I consider one of the single greatest privileges and honors of my life to have served as Justice Ginsburg’s law clerk. She was my idol. How many people get to say that they worked for their idol?
One of my favorite stories comes from the year that I clerked for her. I joined the Justice’s chambers in the summer of 1999. The initial excitement of working for her soon turned to concern, for in the weeks leading up to the formal commencement of the Court’s Term that year, the Justice had her first bout with cancer. I recall vividly how the press simply assumed that her surgery and extensive treatment regimen begun just days before the formal start of the Term would keep her home and that she would listen to recordings of the arguments instead of attending them.
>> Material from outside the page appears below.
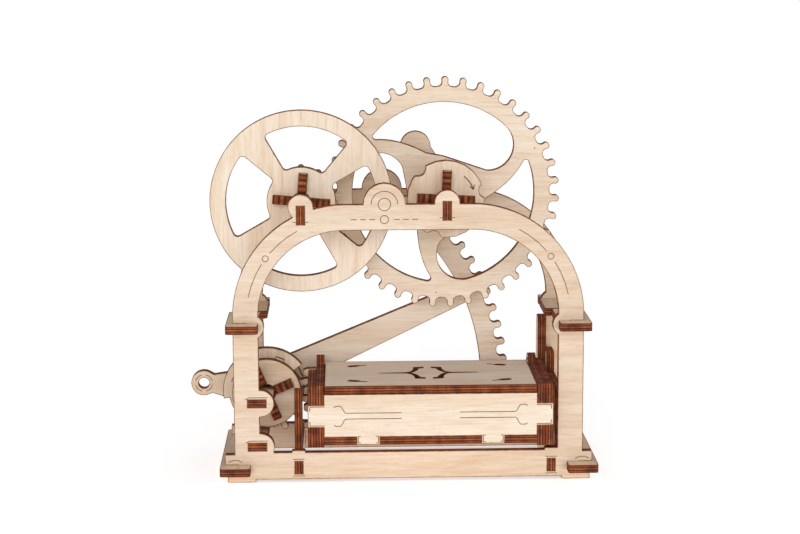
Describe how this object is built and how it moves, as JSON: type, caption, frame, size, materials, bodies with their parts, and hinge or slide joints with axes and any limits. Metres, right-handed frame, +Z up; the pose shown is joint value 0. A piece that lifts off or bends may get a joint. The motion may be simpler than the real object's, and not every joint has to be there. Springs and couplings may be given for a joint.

As things turned out, I was fortunate enough to be first to arrive in chambers on the morning of October 4, 1999—the first day of oral arguments that Term—and this meant I was the one who answered the phone when the Justice called chambers from her car that morning. “Amanda,” she told me, “call the Chief’s chambers and make sure they know I’m coming.”
This story speaks volumes about the Justice’s courage, tenacity, and commitment to her life’s work. That same commitment has carried her through her subsequent battles with cancer and, if I had to guess, had her reading briefs right up until the very end. She was a profoundly dedicated public servant in no small measure because she appreciated just how important her role was to ensuring that our Constitution belongs to everyone. Whether as an advocate or a Justice, she tirelessly fought discrimination and more generally to open opportunities for every person to live up to their full human potential.
I am reminded today how her dear friend, former Berkeley Law Dean Herma Hill Kay, testified at her confirmation hearings that “[i]n Ruth Bader Ginsburg, the president has offered the country a justice worthy of the title.” I could not agree more.